Lies, lies, lies

Mudslinging season has arrived. With an election year looming, an avalanche of new books bashing George W. Bush is pouring into bookstores.

Leading the mudslide is Lies and the Lying Liars Who Tell Them: A Fair and Balanced Look at the Right, written by former Saturday Night Live writer Al Franken and a team of 14 Harvard students he hired to do research, and Big Lies: The Right-Wing Propaganda Machine and How It Distorts the Truth by Joe Conason. We’ve already written about those two books in this space. But here are a few more to add to the list:

David Corn focuses on one big liar in The Lies of George W. Bush: Mastering the Politics of Deception. Longtime Washington editor of the magazine The Nation, Corn brings the patience of an investigative reporter to his examination of Bush’s gubernatorial, business, campaign and executive lies. Among Corn’s well-researched conclusions: Bush deliberately misrepresented the provisions and effects of his tax cuts; lied about his ties to corporate criminals; and presented deceptive claims to sell controversial policies on stem-cell research, missile defense, abortions, energy, health-care, education and the environment.

The Five Biggest Lies Bush Told Us About Iraq narrows its sights even further, asserting that every major claim the U.S. government put forward to justify the conquest of Iraq has been proven false. Written by the father-and-son team of Robert and Christopher Scheer and AlterNet.org senior editor Lakshmi Chaudhry, The Five Biggest Lies unflinchingly asserts Bush knew he was lying: “We are not dealing here with misconceptions, overblown rhetoric, government spin, political games or any of the other essentially non-threatening phrases that have come to excuse official chicanery as the business-as-usual propaganda in which all governments indulge … but rather … an alarming but deliberate method of governing,” the authors write.

Weapons of Mass Deception: The Uses of Propaganda in Bush’s War on Iraq explores the way Bush used public-relations tactics to marshal support for the invasion of Iraq. Co-authors Sheldon Rampton and John C. Stauber argue that in the looking-glass world of political public relations, the United States is perceived as a brand (like Coca-Cola), and foreign-policy initiatives are rolled out like new products.

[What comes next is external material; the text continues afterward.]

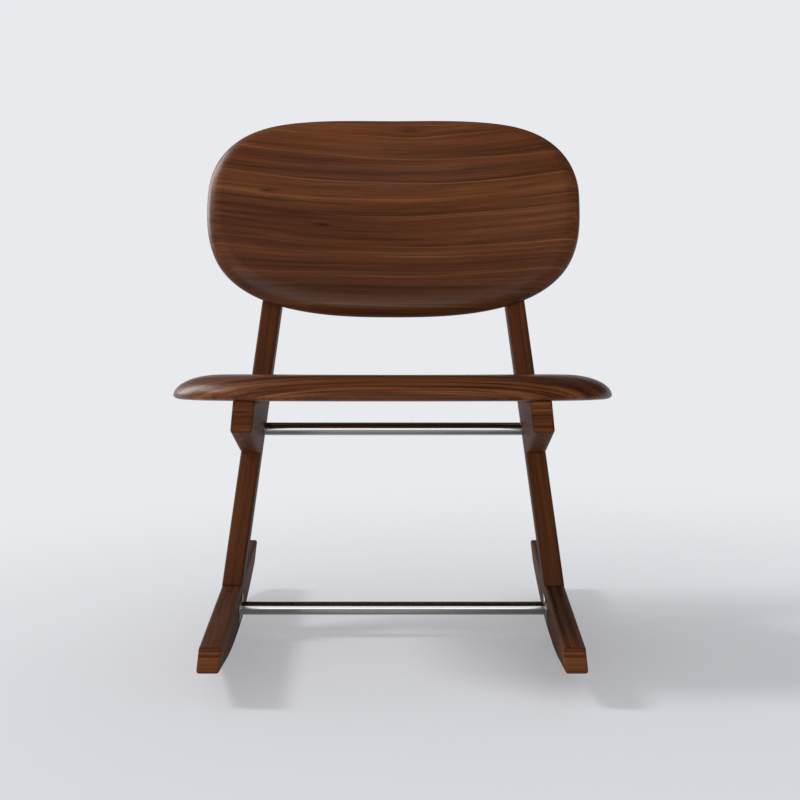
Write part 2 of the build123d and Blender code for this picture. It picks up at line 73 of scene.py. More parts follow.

Bushwhacked: Life in George W. Bush’s America demonstrates how Bush runs the United States using the same flawed strategies he applied in governing Texas. Columnist Molly Ivins and former Texas Observer editor Lou Dubose ask the core question of Texan jurisprudence: “Who’s getting screwed, and who’s doing the screwing?”

Rabblerousing filmmaker Michael Moore follows up on his best-selling Stupid White Men … and Other Sorry Excuses for the State of the Nation! with Dude, Where’s My Country? The director of Roger & Me promises to violate the Patriot Act on every page and directs much of his screed at the “robber barons of corporate America”—in a book for which AOL Time Warner reportedly paid Moore $1.5 million.

“The Bush-is-a-liar bandwagon is getting crowded,” Corn conceded in a recent interview. Corn promises to continue updating his Letterman-esque Web site (www.bushlies.com) as new falsehoods are uttered, and MoveOn.org has launched a similar service (www.misleader.org).

“It is depressing but apparently necessary to state … that in a democracy, it matters a great deal whether or not our leaders tell us the truth,” asserts The Five Biggest Lies. “The sad fact is that our nation, in the past few years, has revealed itself to be all too capable of absorbing jingoistic stupidity as national wisdom, of easily parlaying its obligations as the citizens of the world’s most powerful society for the cheap rewards of patriotic fervor.”